Friday, Dec. 09, 1966
"IT was premeditated murder masked by a toothy smile," wrote TIME a quarter of a century ago about the Japanese attack on Pearl Harbor. Another of our reports that week concluded: "The U.S. had embarked on the greatest adventure in its history: to make the world really safe for democracy."
On this 25th anniversary, there are still a few staffers here who can recall that frantic Sunday. The first inkling at TIME was a roar from a senior editor as he read the first A.P. wire dispatch. After the initial shock, everything went in orderly progression. Staffers who were on vacation streamed back to the office. With only 24 hours until deadline time (the magazine went to press on Monday nights then), the editors scrapped the planned cover on Walt Disney's elephant Dumbo in favor of the commander of the U.S. Pacific Fleet, Admiral Husband Kimmel. A new section, called The U.S. at War, appeared at the front of the magazine.

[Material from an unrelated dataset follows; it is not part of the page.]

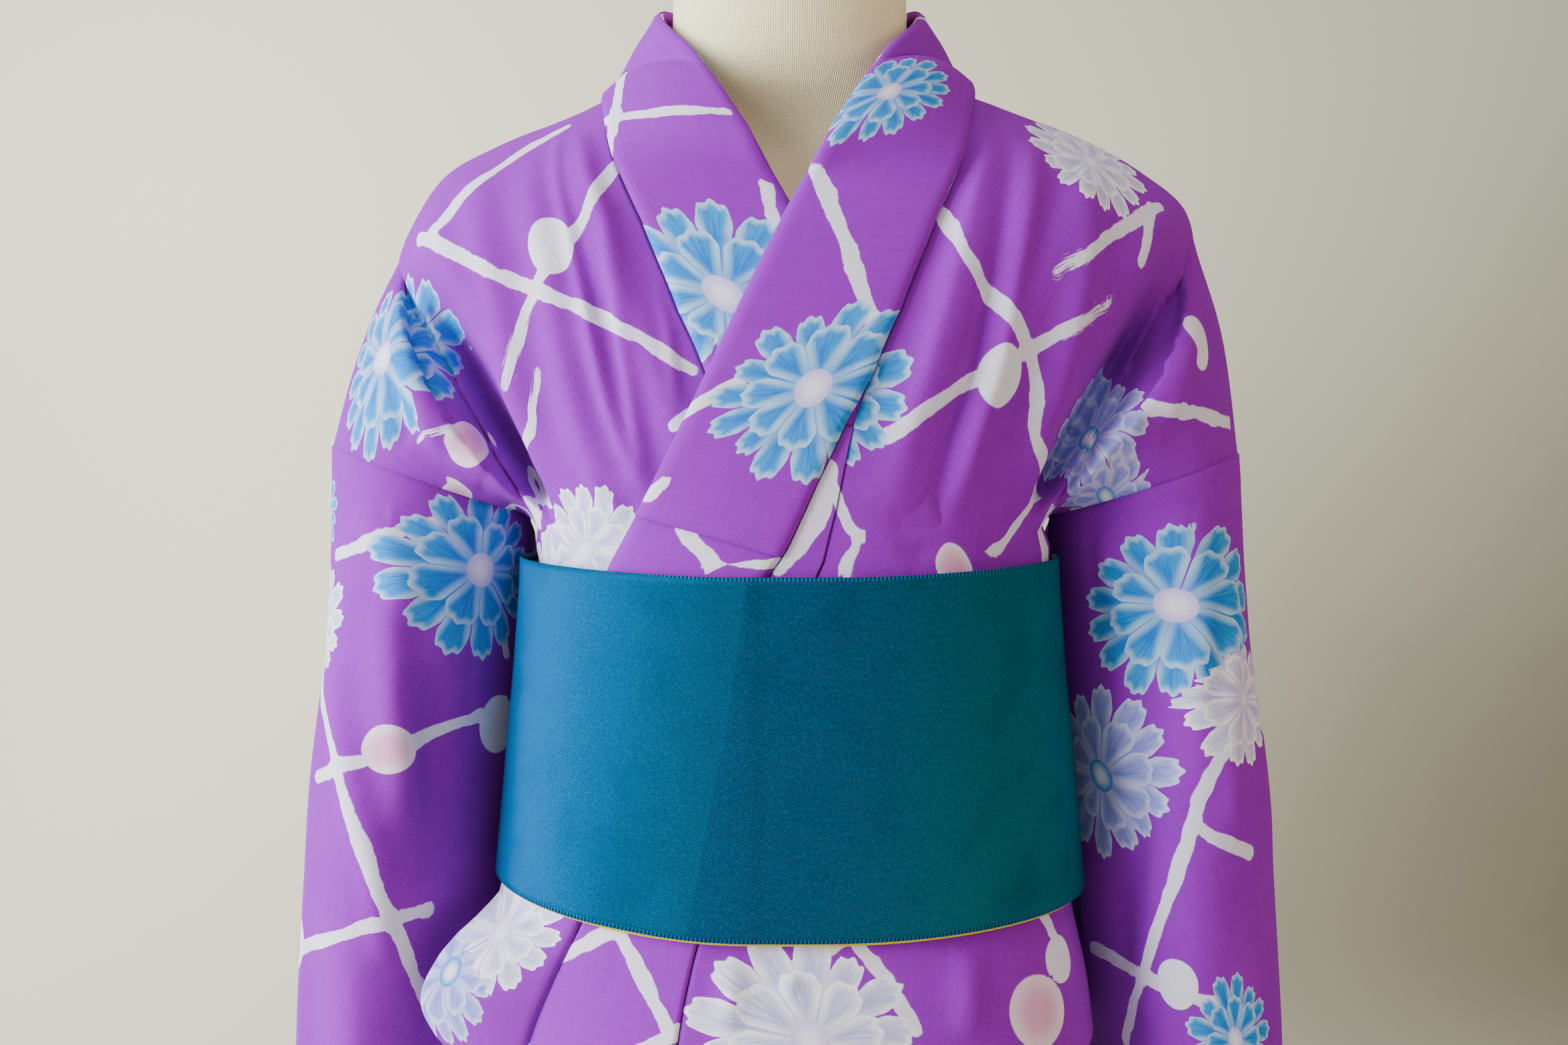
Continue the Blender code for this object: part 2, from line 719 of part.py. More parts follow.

In the decades since, history has worked its vast and familiar changes --and the toothy smiles seem a lot friendlier now. Japan is a firm U.S. ally. For this week's issue, as a matter of fact, we had considered a cover story on Japan's Premier Sato. But the editors decided that the news about the formation of Germany's new government was more urgent. Thus, this week's cover on Chancellor Kurt Georg Kiesinger--who represents another example of how former foes can change.
Practically everyone connected with the cover story was typecast for the job. Bonn Bureau Chief Herman Nickel was born in Berlin, has been covering Germany for four years. He was able to get a 45-minute interview with Kiesinger an hour after he took the oath of office--the first interview granted by the new Chancellor. On hand to help were Correspondent Gisela Bolte, our German economics specialist, and Stringer Burton Pines, who is working for a doctorate in modern German history. European Economic Correspondent Robert Ball, stationed in Zurich, came to Bonn for the story; Ball is an old German hand who had put in an eleven-year stint in Munich and Berlin.
In New York, Senior Editor Edward Jamieson had a team equally bristling with expertise. Texas-born Writer David Tinnin spent four years studying history and philosophy at Heidelberg University. When he left Germany in 1953, he took away several all-German sports awards for his track ability--and a German wife. Researcher Ingrid Krosch grew up in New York with her German parents, knows Germany well. Researcher Mary McConachie worked for three years on a British Foreign Office project on postwar Germany.
In the Kiesinger cover, TIME examines the mood of Germany and finds a democracy concerned with many of the problems that democracies everywhere face. Our recent coverage of Japan reflects similar concerns.There are no serious threats of major war, no dictators lurking in the background. It makes Pearl Harbor, and the four years that followed, seem fortunately distant.